In order to time travel, Mikuru uses a Temporal Plane Destruction Device (TPDD for short), which connects with information in her head to successfully time travel. She also has the ability to render people unconscious. She uses this on Kyon to prevent him seeing her time-travel methods, whilst adult Mikuru uses it on her younger self to avoid being seen by her.

In order to differentiate between the older and younger versions, whenever the older self is present in the same time span, Kyon refers to her older self as Asahina-san (big) and to the younger Mikuru as Asahina-san (small). Despite both names ending in -san, the differentiation is in the inclusion of (big) and (small) that is written in the light novels.
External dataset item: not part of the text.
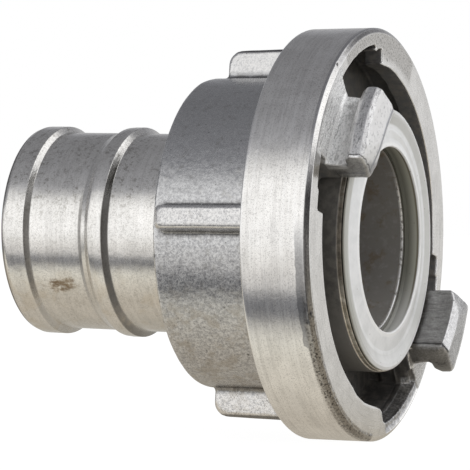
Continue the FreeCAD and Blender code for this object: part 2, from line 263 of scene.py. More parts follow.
def head_sdf(x, y, z, r=None, th=None):
    if r is None:
        r = np.sqrt(y * y + z * z)
        th = np.degrees(np.arctan2(z, y))
    f = HEAD_LINE(x, r)
    # four cast ribs on the bell, with draft and a soft root
    for ang in RIBS:
        c, s = math.cos(math.radians(ang)), math.sin(math.radians(ang))
        out = y * c + z * s
        side = -y * s + z * c
        prof = RIB_LINE(x, out)
        width = 2.62 + 0.05 * (44.6 - out)
        rib = smax(prof, np.abs(side) - width, 1.3)
        f = smin(f, rib, 1.0)
    # claws, entry windows and recesses, twice round
    for turn in (0.0, 180.0):
        d = (th - turn + 180.0) % 360.0 - 180.0          # angle in claw 1's own terms
        rad = lambda a: np.radians(a)
        lead = r * np.sin(rad(np.clip(126.3 - d, -90, 90)))
        trail = r * np.sin(rad(np.clip(d - 157.2, -90, 90)))
        far = np.where((d > 60.0) & (d < 215.0), 0.0, 40.0)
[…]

When a Mikuru from eight days into the future appears in the seventh novel, The Scheme of Haruhi Suzumiya, Kyon gives her the alias of her twin sister Michiru to use in front of Tsuruya, referring to this Mikuru as Asahina-san (Michiru).

PERSONALITY

A shy and timid girl with a childish naïveté, Mikuru is depicted as kind, caring and thoughtful. She easily gets scared or flustered, more so in times whenever Haruhi is involved and makes her do embarrassing things. Apparently prone to daydreaming, she can also be rather clumsy at times. Nevertheless, she can be surprisingly resilient and is capable of recovering from even the most discomforting of situations as seen when Haruhi "teases" her. However, because of her gentle nature, she seems rather helpless most of the time. Kyon sees it as his duty to always watch over and protect her; although when it comes to Haruhi there is little to no rescue. However, at one point Koizumi states that Mikuru was chosen by the time-travelers for her beauty and for her ability to seduce Kyon, given that he is the only person whom Haruhi will listen to. Her helpless look when she willingly submits to Haruhi's unreasonable demands is part of her role. It's all so Kyon takes notice of her in order to control the group dynamic within the SOS Brigade.[4]
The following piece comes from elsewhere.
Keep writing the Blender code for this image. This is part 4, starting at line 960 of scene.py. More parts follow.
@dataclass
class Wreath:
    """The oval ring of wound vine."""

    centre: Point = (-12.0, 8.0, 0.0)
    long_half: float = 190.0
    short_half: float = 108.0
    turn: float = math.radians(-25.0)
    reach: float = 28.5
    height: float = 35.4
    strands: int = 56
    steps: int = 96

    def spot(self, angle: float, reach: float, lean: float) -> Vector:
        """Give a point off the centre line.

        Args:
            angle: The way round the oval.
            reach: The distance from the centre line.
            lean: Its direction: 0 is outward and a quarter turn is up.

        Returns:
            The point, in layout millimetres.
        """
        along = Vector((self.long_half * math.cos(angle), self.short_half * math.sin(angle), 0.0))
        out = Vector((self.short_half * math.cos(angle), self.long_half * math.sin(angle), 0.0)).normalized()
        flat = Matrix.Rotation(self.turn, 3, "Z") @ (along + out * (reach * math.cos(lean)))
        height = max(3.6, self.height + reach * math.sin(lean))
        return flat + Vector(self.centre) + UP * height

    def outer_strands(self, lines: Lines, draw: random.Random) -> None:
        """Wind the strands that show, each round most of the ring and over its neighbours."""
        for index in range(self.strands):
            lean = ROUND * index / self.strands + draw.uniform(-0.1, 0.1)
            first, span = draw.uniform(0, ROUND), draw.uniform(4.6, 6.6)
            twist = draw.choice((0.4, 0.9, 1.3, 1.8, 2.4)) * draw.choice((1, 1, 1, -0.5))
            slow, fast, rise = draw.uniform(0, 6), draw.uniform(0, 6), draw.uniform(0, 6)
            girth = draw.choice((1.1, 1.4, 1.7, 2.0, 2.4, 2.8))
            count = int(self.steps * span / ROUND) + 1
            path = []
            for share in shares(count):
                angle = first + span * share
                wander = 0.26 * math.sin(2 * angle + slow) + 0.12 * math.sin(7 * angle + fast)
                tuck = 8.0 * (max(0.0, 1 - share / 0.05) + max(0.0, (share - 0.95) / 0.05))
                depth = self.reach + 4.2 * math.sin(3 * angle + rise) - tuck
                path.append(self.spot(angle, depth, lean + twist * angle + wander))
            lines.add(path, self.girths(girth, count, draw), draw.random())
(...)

Despite being reluctant to continue after the bunny-girl incident, where she was forced to wear a bunny-girl costume and pass out fliers on school grounds, Mikuru remains loyal and dedicated to the Brigade, as well as her mission as a time-traveler.

While Itsuki Koizumi believes that Haruhi Suzumiya has the power to destroy and remake the universe with entirely different histories and physical laws, Mikuru Asahina believes that Haruhi can only transform the present and cannot rewrite history, recreate the universe, or alter its physical laws. Mikuru's theory suggests that supernatural phenomenon such as ESP, extraterrestrial beings, and time travel have always been possible while Koizumi believes that supernatural phenomenon are recent alterations to the universe performed by Haruhi. According to Yuki Nagato, Mikuru's theory implies that Haruhi can sense her changes to the universe but cannot discover them because of the influence of the SOS Brigade members.[4]

SOS BRIGADE ROLE

Mikuru is the designated "mascot" of the SOS Brigade, serving as a way to attract interest and members by using her attractive physical qualities - her cute face, trim figure, and a noticeably large bust. She was "voluntarily arrested" by Haruhi, who deemed it necessary to have an alluring moe character in the club.[5] Her sex appeal and innocence is often exploited by Haruhi to procure resources, an example of which is the computer from the Computer Society[6] and access of the baseball field and equipment, even though the latter was already being used by the baseball team.[7] Although being the only upperclassman in the Brigade, she isn't treated as such. She gets along quite well with everyone except Yuki, whom she finds very intimidating and sometimes scary, despite the fact Yuki's presence is the reason Mikuru agreed to join the SOS Brigade, and she becomes more at ease around her as more time goes on, though never completely due to Yuki's alien nature. She is also very careful with Itsuki Koizumi.

Aside from being the Brigade's poster girl, Mikuru is also the club's waitress, brewing and serving tea whenever in the clubroom.[8] By Haruhi's order, she always wears a maid outfit while doing so. Apart from the maid outfit, Mikuru has been forced to wear any outfits that Haruhi buys for her. Haruhi also sees it fit that Mikuru should not be able to dress and undress by herself most times and often does it for her, to Mikuru's considerable—and vocal—distress. So far Mikuru has worn the following outfits: maid,[6] waitress,[9] nurse,[7] frog costume,[10][11] cheerleader,[12] miko[volume & issue needed], and bunny girl.[9]

Mikuru was cast as the leading protagonist in the amateur movie The Adventures of Mikuru Asahina, made by the Brigade for the school festival.[9] She was also the vocalist for the movie's opening theme song.[9][13] Aptly, she played a time-traveller sent back on an observation and protection mission. During filming, one of her abilities, the Mikuru Beam, became real as a result of Haruhi's subconsciously altering reality; the light novel expanded on this, as different colored contact lenses (a blue one being used for the original Mikuru Beam) gave her different abilities, all of which became dangerously real during the movie's production. Despite the convoluted plot and poor production quality of the movie, the movie was a hit during the school festival due to Mikuru's popularity among the male student body.

Like Yuki and Itsuki, her true purpose of being there is to monitor Haruhi. It's also evident that she has feelings for Kyon, becoming jealous and pinching Kyon when he compliments Haruhi when she was trying on clothes (which for some reason appears to aggravate Haruhi) in the manga, however, due to her situation as a time-traveller and the delicacy of the mission she is forbidden from expressing or receiving such.[volume & issue needed] In one incident when she and Kyon got too friendly with each other, Haruhi's jealousy almost brought about the end of the universe. After this, Mikuru tries to refrain from getting too close to him.[3]